Empathy is also very important in this process. Trying to understand how the client feels and what is important to him or her will help you tailor your approach. For example, if you detect that a customer is hesitant or anxious, you can take a more reassuring approach, offering guarantees or highlighting aspects of the product that reduce his or her perception of risk.
In addition, it is important to avoid assumptions based on stereotypes. Each customer is an individual, and what you have experienced with other customers will not necessarily apply to the person you are dealing with at that moment. Keep an open mind and focus on the signals the current customer is giving you.
Product knowledge is also key in this process. To tailor your approach effectively, you need to have a thorough understanding of your product or service. This will allow you to highlight different features or benefits depending on what seems most relevant to the customer. For example, if you are selling a car to someone who values safety, you might focus on the vehicle’s safety features. If the customer values style more, you might highlight the design and aesthetics of the car.

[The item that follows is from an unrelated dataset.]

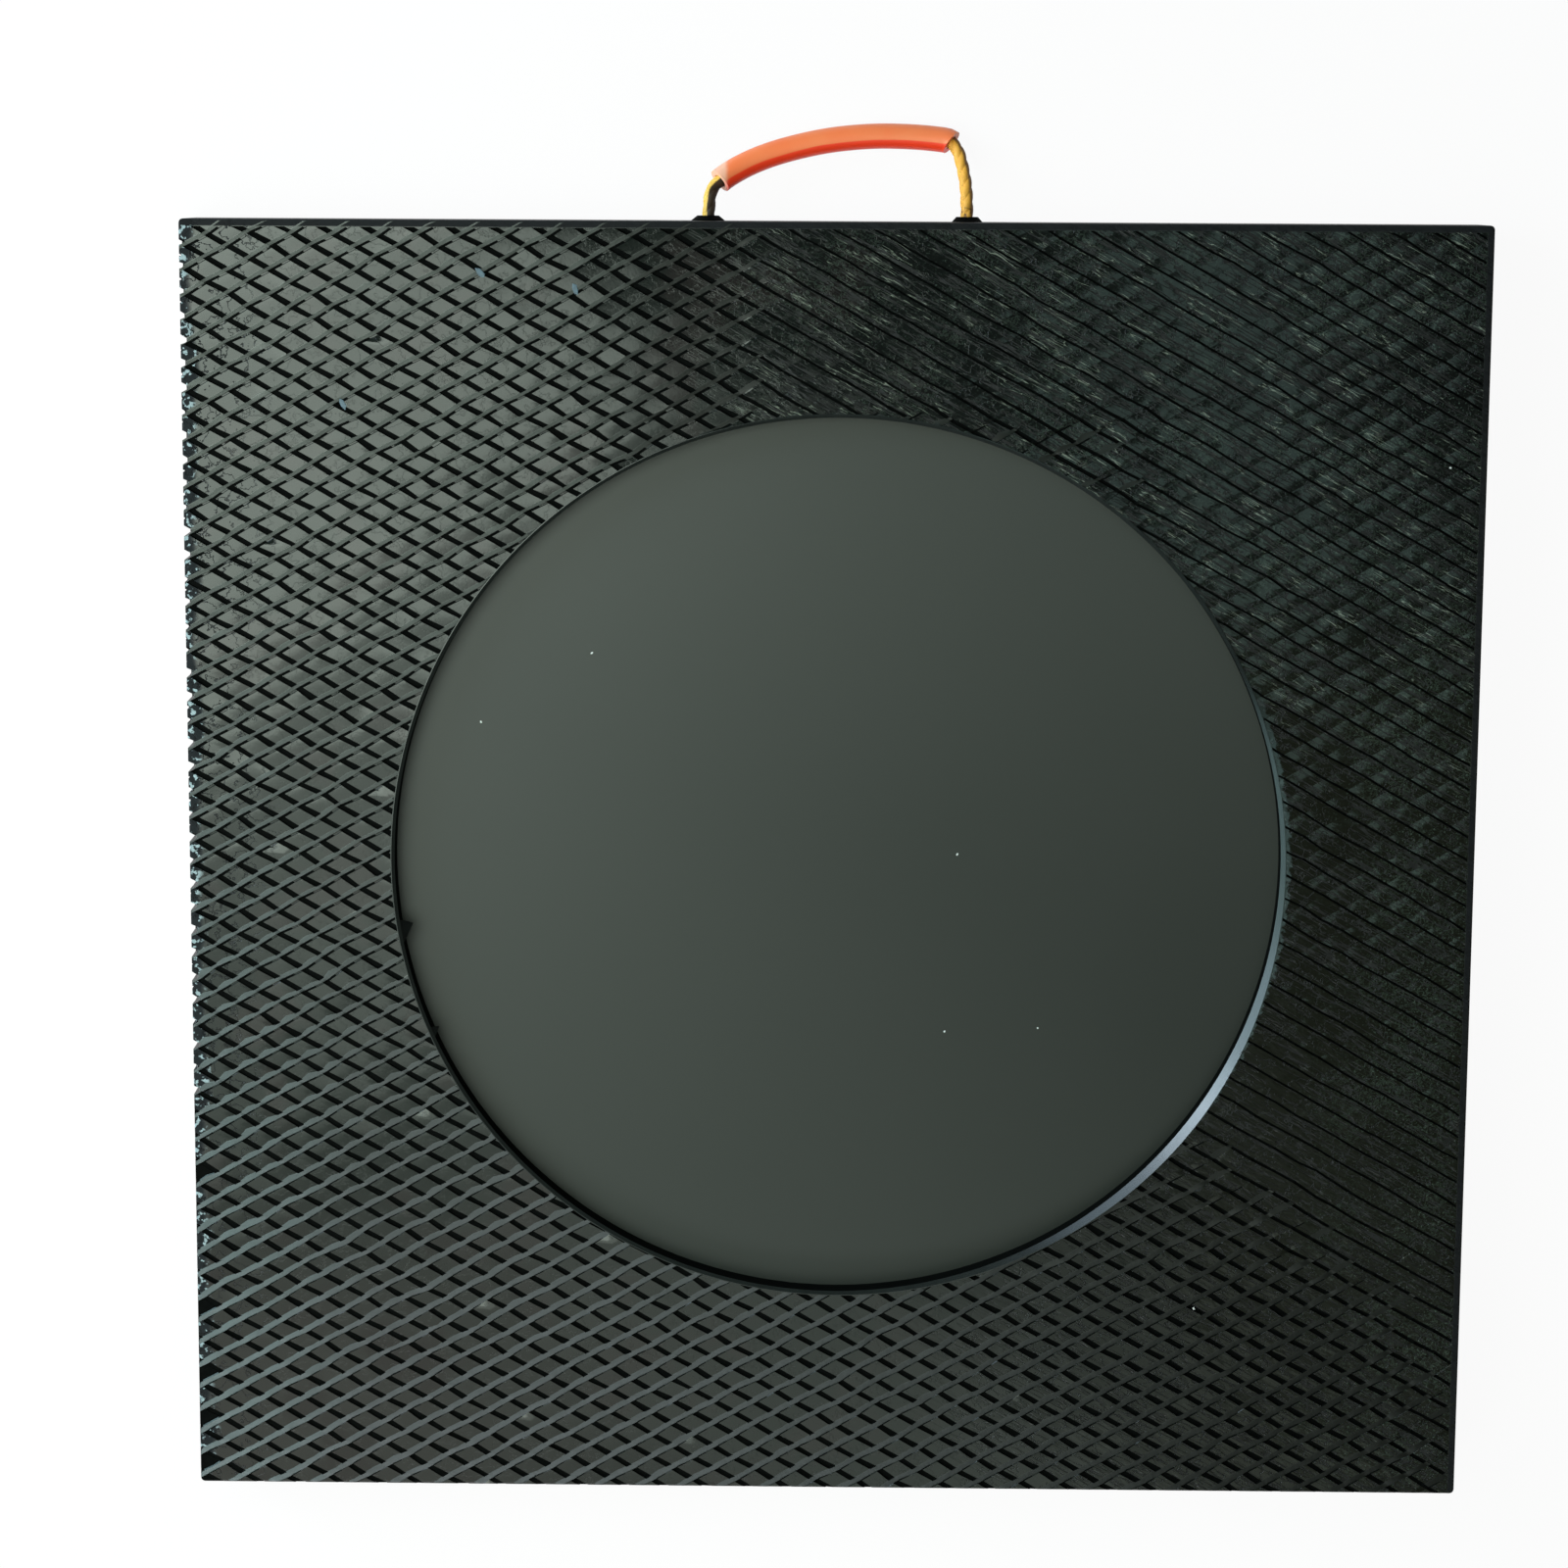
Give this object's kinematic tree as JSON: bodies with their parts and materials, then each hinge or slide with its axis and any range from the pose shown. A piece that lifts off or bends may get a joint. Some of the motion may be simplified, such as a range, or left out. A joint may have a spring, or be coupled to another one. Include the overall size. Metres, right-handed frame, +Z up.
{
  "type": "leveling pad with rope handle",
  "caption": "Square black polyethylene load-spreading pad with a grooved anti-slip face, a sunken round seat and a rope handle with a hose grip.",
  "frame": {"origin": "middle of the pad's flat underside", "axes": "+Z up out of the grooved face and the seat, +Y towards the rope handle's edge, +X to the right as seen from above with the handle at the far edge"},
  "size_m": [0.6, 0.6449, 0.04],
  "materials": {
    "pad_plastic": "milled, slightly waxy black polyethylene",
    "rope_fibre": "twisted golden yellow fibre, dirty in places",
    "grip_hose": "smooth satin orange-red hose"
  },
  "bodies": {
    "root": {"pad": "pad_plastic", "rope": "rope_fibre", "hose_grip": "grip_hose", "knot_left": "rope_fibre", "knot_right": "rope_fibre"}
  },
  "joints": []
}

Another important aspect is flexibility in your communication style. Some customers prefer short, to-the-point communications, while others enjoy a more extended and personal conversation. Being able to adapt your communication style will not only help you better connect with the customer, but will also allow you to convey information about your product in a way that resonates with them.
Remember that adapting your approach to the customer’s personality does not mean being inauthentic. It’s about respecting and valuing individual differences, providing a shopping experience that fits the customer’s needs and preferences.